** START Collected data **

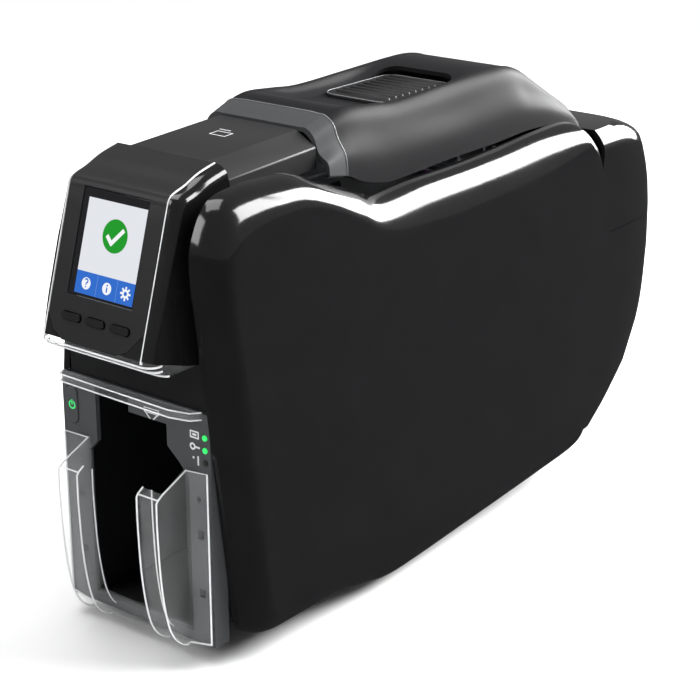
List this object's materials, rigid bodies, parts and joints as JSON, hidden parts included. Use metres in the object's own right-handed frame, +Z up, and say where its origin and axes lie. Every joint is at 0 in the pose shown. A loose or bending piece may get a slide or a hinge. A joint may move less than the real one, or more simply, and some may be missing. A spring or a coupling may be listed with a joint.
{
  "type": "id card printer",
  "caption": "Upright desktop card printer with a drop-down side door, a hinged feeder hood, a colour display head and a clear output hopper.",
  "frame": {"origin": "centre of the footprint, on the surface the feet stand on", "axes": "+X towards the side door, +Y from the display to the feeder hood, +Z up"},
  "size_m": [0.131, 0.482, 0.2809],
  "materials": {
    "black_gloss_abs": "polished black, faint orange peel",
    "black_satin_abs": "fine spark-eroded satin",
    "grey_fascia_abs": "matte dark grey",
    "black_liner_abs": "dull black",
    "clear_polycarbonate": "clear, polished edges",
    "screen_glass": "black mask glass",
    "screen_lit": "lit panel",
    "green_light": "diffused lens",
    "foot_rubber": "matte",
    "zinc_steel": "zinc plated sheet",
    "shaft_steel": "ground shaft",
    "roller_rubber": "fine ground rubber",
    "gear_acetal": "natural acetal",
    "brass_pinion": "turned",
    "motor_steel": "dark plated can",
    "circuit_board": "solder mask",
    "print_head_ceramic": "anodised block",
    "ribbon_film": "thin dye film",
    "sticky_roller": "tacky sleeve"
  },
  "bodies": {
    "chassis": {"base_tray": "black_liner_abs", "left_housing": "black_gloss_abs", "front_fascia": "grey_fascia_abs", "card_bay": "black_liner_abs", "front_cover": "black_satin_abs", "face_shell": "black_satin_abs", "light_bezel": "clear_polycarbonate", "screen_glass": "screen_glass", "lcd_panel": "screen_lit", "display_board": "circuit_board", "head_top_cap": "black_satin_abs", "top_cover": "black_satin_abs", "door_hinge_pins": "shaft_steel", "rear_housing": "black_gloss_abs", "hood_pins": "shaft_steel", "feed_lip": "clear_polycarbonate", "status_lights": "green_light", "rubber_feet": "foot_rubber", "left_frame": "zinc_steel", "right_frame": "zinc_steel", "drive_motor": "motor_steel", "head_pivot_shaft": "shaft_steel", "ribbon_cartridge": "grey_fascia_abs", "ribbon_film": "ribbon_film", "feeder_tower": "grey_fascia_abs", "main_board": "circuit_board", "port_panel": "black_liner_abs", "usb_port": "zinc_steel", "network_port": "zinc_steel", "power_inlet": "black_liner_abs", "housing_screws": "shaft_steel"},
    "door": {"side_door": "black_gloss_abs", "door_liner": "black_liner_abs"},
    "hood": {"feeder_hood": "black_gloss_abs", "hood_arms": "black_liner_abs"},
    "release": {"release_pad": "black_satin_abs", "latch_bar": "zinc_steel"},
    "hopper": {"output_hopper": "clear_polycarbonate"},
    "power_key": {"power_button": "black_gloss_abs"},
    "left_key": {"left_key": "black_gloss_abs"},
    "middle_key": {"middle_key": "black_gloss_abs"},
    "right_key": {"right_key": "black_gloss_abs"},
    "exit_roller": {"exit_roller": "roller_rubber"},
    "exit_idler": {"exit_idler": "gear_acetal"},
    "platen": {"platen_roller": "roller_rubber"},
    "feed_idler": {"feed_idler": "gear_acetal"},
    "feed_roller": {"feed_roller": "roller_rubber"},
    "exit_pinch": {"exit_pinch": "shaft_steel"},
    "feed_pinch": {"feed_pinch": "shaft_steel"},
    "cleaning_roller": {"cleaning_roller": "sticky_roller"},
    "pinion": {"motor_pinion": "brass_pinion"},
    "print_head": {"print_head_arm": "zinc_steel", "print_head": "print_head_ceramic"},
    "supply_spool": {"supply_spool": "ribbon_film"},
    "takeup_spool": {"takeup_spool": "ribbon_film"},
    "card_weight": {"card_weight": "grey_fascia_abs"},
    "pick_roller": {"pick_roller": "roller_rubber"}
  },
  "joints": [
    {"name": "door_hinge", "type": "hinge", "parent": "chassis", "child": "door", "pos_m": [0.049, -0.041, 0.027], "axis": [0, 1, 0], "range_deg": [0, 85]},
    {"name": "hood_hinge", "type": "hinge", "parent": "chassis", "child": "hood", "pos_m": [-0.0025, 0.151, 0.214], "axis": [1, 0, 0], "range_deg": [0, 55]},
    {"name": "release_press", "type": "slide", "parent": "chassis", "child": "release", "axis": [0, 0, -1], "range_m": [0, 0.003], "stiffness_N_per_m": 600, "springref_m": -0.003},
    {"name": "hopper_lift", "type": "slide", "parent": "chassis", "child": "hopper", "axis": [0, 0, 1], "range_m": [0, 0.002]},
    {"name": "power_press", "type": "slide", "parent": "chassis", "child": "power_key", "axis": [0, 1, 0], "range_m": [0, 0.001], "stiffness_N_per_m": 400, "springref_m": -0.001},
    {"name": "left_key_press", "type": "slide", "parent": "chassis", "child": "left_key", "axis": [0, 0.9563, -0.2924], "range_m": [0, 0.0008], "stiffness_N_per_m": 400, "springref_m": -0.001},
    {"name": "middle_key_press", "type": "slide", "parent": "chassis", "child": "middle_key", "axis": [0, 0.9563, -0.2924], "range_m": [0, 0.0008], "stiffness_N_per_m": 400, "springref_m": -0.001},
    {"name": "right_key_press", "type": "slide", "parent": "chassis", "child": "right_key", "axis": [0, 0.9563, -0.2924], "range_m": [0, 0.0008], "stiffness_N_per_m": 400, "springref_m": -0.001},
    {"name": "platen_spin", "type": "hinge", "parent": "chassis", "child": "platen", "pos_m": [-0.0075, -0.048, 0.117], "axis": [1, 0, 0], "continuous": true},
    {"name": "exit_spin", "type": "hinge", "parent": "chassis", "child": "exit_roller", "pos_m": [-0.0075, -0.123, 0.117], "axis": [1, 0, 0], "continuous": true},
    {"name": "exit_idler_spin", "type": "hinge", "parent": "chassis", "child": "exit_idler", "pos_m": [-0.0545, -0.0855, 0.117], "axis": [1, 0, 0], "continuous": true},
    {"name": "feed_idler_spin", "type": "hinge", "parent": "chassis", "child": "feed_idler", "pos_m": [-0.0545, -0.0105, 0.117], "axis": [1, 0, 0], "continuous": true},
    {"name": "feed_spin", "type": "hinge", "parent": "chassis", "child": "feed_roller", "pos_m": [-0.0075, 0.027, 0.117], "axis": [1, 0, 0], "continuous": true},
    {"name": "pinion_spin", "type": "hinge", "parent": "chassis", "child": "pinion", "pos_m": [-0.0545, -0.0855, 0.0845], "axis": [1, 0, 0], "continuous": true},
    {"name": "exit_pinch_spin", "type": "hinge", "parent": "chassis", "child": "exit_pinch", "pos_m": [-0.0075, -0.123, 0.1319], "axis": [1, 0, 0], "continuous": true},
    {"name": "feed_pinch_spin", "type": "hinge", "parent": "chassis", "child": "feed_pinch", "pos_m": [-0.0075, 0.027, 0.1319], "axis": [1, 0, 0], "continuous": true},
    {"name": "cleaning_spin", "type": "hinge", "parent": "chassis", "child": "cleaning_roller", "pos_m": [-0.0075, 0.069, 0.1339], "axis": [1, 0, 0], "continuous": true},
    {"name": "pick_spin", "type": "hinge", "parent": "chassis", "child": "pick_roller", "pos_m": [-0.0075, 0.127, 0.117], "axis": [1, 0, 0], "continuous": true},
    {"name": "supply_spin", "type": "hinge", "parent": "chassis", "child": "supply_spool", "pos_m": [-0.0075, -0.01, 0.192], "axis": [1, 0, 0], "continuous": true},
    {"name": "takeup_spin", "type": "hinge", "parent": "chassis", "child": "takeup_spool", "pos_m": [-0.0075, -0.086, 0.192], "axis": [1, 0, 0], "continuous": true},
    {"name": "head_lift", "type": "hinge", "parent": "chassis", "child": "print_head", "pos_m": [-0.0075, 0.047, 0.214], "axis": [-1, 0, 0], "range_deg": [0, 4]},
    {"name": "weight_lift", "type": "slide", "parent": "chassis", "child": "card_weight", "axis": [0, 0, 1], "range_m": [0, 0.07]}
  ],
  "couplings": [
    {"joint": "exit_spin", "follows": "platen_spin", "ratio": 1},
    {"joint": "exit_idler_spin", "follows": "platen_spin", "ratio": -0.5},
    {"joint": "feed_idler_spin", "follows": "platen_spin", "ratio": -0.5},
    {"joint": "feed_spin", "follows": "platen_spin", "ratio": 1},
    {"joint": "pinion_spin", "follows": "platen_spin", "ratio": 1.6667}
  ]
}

** END Collected data **

Within the listing above, copy each line that has the string "bodies".

List this object's materials, rigid bodies, parts and joints as JSON, hidden parts included. Use metres in the object's own right-handed frame, +Z up, and say where its origin and axes lie. Every joint is at 0 in the pose shown. A loose or bending piece may get a slide or a hinge. A joint may move less than the real one, or more simply, and some may be missing. A spring or a coupling may be listed with a joint.
  "bodies": {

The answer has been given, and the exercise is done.